**What to do**.
Copy verbatim the material from its first line to the line that holds "return rod_z(PIN_RADIUS, 8, PIN_TOP, PIVOT_WORLD_X, PIVOT_Y)", including that line.

— Begin —

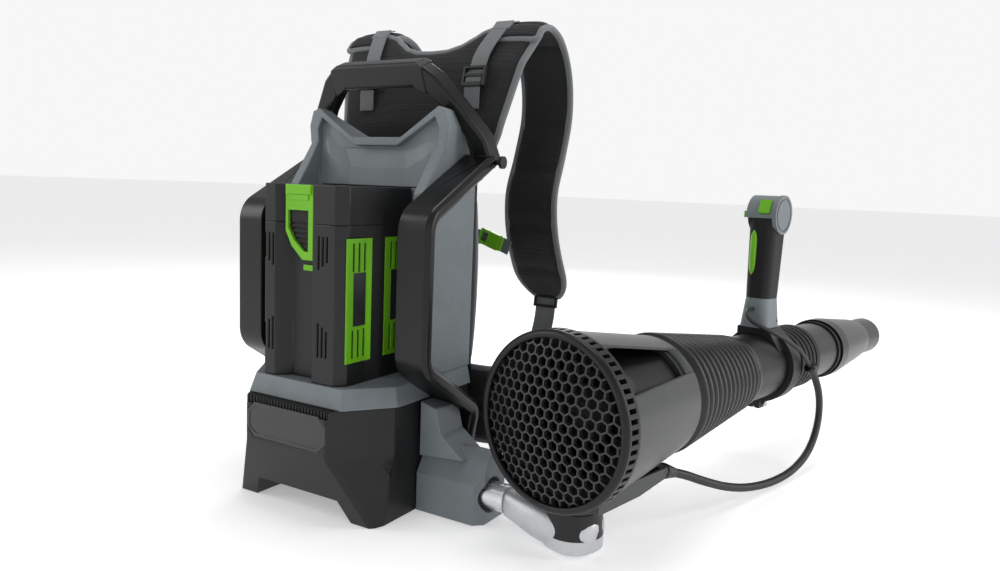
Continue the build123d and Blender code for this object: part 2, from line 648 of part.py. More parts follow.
def yaw_pin():
    return rod_z(PIN_RADIUS, 8, PIN_TOP, PIVOT_WORLD_X, PIVOT_Y)


# ---- blower ----
def honeycomb(radius, rim):
    """Disc outline with hexagonal holes that stay inside its rim."""
    holes = []
    rows = int(radius / (HEX_PITCH * 0.866)) + 1
    for row in range(-rows, rows + 1):
        y = row * HEX_PITCH * 0.866
        shift = HEX_PITCH / 2 if row % 2 else 0
        for column in range(-rows - 1, rows + 2):
            x = column * HEX_PITCH + shift
            if (x * x + y * y) ** 0.5 < radius - rim - HEX_PITCH / 2:
                holes.append(Pos(x, y) * RegularPolygon((HEX_PITCH - HEX_WEB) / 2, 6, major_radius=False,
                                                        rotation=30))
    return Circle(radius) - holes


def intake_guard():
    return Pos(0, 3, 0) * extrude(Plane.XZ * honeycomb(INTAKE_RADIUS, 2.5), 3)


def guard_ring():
    ring = ring_y(RIM_RADIUS, INTAKE_RADIUS + GAP, 2, 2 + RIM_WIDTH)
    count = 60
    slots = [Rot(0, 360 / count * i, 0) * Pos((INTAKE_RADIUS + RIM_RADIUS) / 2 + 2, 2 + RIM_WIDTH / 2, 0)
             * Box(RIM_RADIUS - INTAKE_RADIUS + 6, RIM_WIDTH - 8, 5.2) for i in range(count)]
    return ring - slots


def fan_duct():
    bell = RIM_RADIUS - 7
    start = 2 + RIM_WIDTH
    shell = turned([(bell, start), (bell, start + 7), (DUCT_OUTER + 5, start + 30), (DUCT_OUTER, start + 56),
                    (DUCT_OUTER, DUCT_LENGTH), (DUCT_RADIUS, DUCT_LENGTH), (DUCT_RADIUS, start + 40),
                    (DUCT_RADIUS + 8, start + 18), (bell - WALL, start)])
    return shell


def cover_cone(offset):
    first = COVER_FIRST + offset
    last = COVER_LAST + offset
    return turned([(first, COVER_START), (first + WALL, COVER_START), (last + WALL, COVER_END),
                   (last, COVER_END)])


def side_covers():
    wedge = prism_y([(30, 42), (RIM_RADIUS + 20, 42), (RIM_RADIUS + 20, -40), (84, -72), (30, -66)],
                    0, DUCT_LENGTH)
    right = cover_cone(0) & wedge
    return group(right, mirrored(right))


def top_cover():
    wedge = prism_y(both_sides([(34, 30), (42, RIM_RADIUS + 20)]), 0, DUCT_LENGTH)
    return cover_cone(-1) & wedge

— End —

**Final result**.
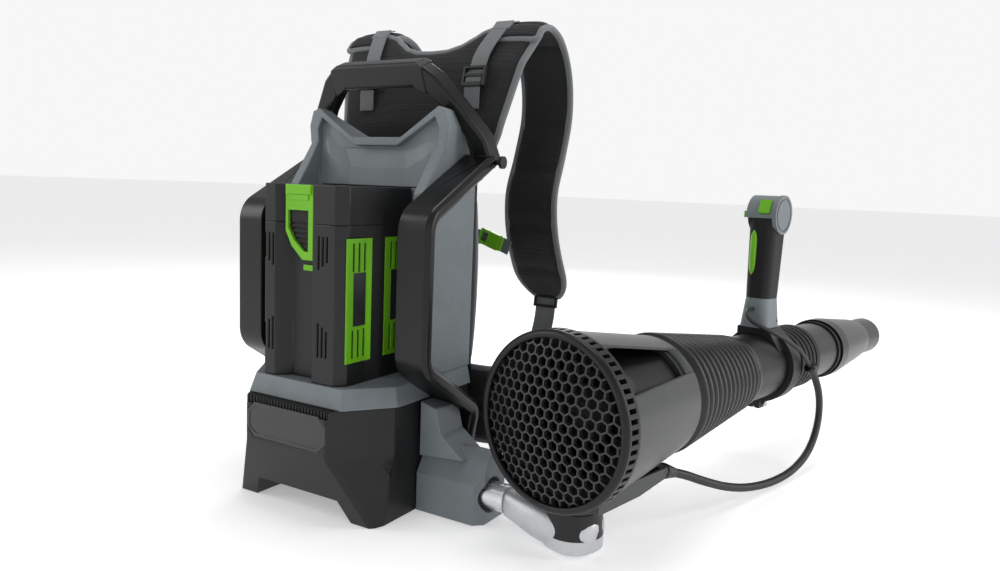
Continue the build123d and Blender code for this object: part 2, from line 648 of part.py. More parts follow.
def yaw_pin():
    return rod_z(PIN_RADIUS, 8, PIN_TOP, PIVOT_WORLD_X, PIVOT_Y)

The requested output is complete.